We can see that the members of individual families do not automatically cluster well and clearly visualized on 2D manifold extracted by T-SNE, which indicates that the embeddings extracted are far from perfect (which makes intuitive sense, since we used pretrained model and did not actually perform training yet). Also, it indicates the kinship features between family members are intricate and difficult to extract.

In [16]:
def tsne_viz_role(inputprob, n, obj_classes):
    
    """Wrapper for t-SNE visualization.
    t-SNE visualization as described in:
      L.J.P. van der Maaten and G.E. Hinton. Visualizing High-Dimensional Data Using t-SNE. 
      Journal of Machine Learning Research 9(Nov):2579-2605, 2008.
    
    Arguments:
        inputprob {np.array} -- predictions by model.
        n {int} -- top number of examples to include.
        obj_classes {list} -- list of class labels.
   
    """
    import sklearn.manifold, matplotlib.cm as cm
    predictions = inputprob
    colors = iter(cm.rainbow(np.linspace(0, 1, len(obj_classes))))
    X_embedded = sklearn.manifold.TSNE(n_components=2).fit_transform(predictions[:n])
    
    plt.figure(figsize=(9, 7), dpi=100)
    for d in range(len(obj_classes)):
        xx = X_embedded[(d*n//len(obj_classes)):((d+1)*n//len(obj_classes)), 0]
        yy = X_embedded[(d*n//len(obj_classes)):((d+1)*n//len(obj_classes)), 1]
        plt.scatter(xx, yy, c=[next(colors)], label=obj_classes[d])
    plt.legend()   
    plt.show()
In [17]:
tsne_viz_role(test_embs_pos, 
         300,
         ['Father', 'Mother', 'Child']
        )

However, the example points are relatively better separated using gender/role, meaning that the pretrained model have learned to roughly classify faces based on age and gender. We will need to re-train and tune it so as to force it to learn more underlying features.

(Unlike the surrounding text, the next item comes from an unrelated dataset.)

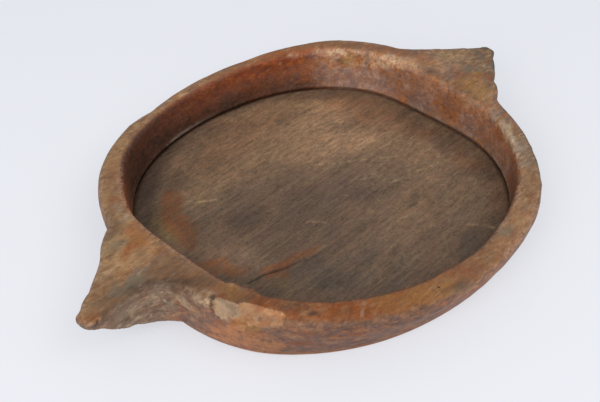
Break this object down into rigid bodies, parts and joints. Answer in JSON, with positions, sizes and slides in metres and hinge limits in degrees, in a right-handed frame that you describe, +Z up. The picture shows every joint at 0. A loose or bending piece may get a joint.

Compute distances between parents and children

In [18]:
from sklearn.metrics.pairwise import cosine_similarity
from sklearn.metrics.pairwise import euclidean_distances
In [19]:
# father and child
cos_sim_f_c = np.diag(cosine_similarity(test_embs_pos_f, test_embs_pos_c))
euc_dist_f_c = np.diag(euclidean_distances(test_embs_pos_f, test_embs_pos_c))

# mother and child
cos_sim_m_c = np.diag(cosine_similarity(test_embs_pos_m, test_embs_pos_c))
euc_dist_m_c = np.diag(euclidean_distances(test_embs_pos_m, test_embs_pos_c))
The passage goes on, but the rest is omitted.